Advice from the Masters: Gabriel García Márquez

Apr 23, 2014 | Better Writing

Gabriel García Márquez won the Nobel Prize for Literature in 1982. When he died last week, the media filled up with biographies and tributes. I think the following portion of his Wikipedia entry, is a good, succinct summary of what all the fuss was about.

“García Márquez started as a journalist, and wrote many acclaimed non-fiction works and short stories, but is best known for his novels, such as One Hundred Years of Solitude (1967), The Autumn of the Patriarch (1975) and Love in the Time of Cholera (1985). His works have achieved significant critical acclaim and widespread commercial success, most notably for popularizing a literary style labeled as magic realism, which uses magical elements and events in otherwise ordinary and realistic situations. Some of his works are set in a fictional village called Macondo (the town mainly inspired by his birthplace Aracataca), and most of them explore the theme of solitude.”
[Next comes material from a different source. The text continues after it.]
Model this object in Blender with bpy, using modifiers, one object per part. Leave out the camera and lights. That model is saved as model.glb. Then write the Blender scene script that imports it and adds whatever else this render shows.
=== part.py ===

I searched for a bit of his advice that would be relevant for people who aren’t professional writers or who don’t write fiction. It wasn’t hard to find. Here’s a quote selected from his interview with Peter Stone of the Paris Review on the art of fiction.

“Ultimately, literature is nothing but carpentry.”

You may substitute “writing” for “literature” if you choose. Writing, like carpentry, is a craft. Even if you aspire to create great art, you have to get the craft right.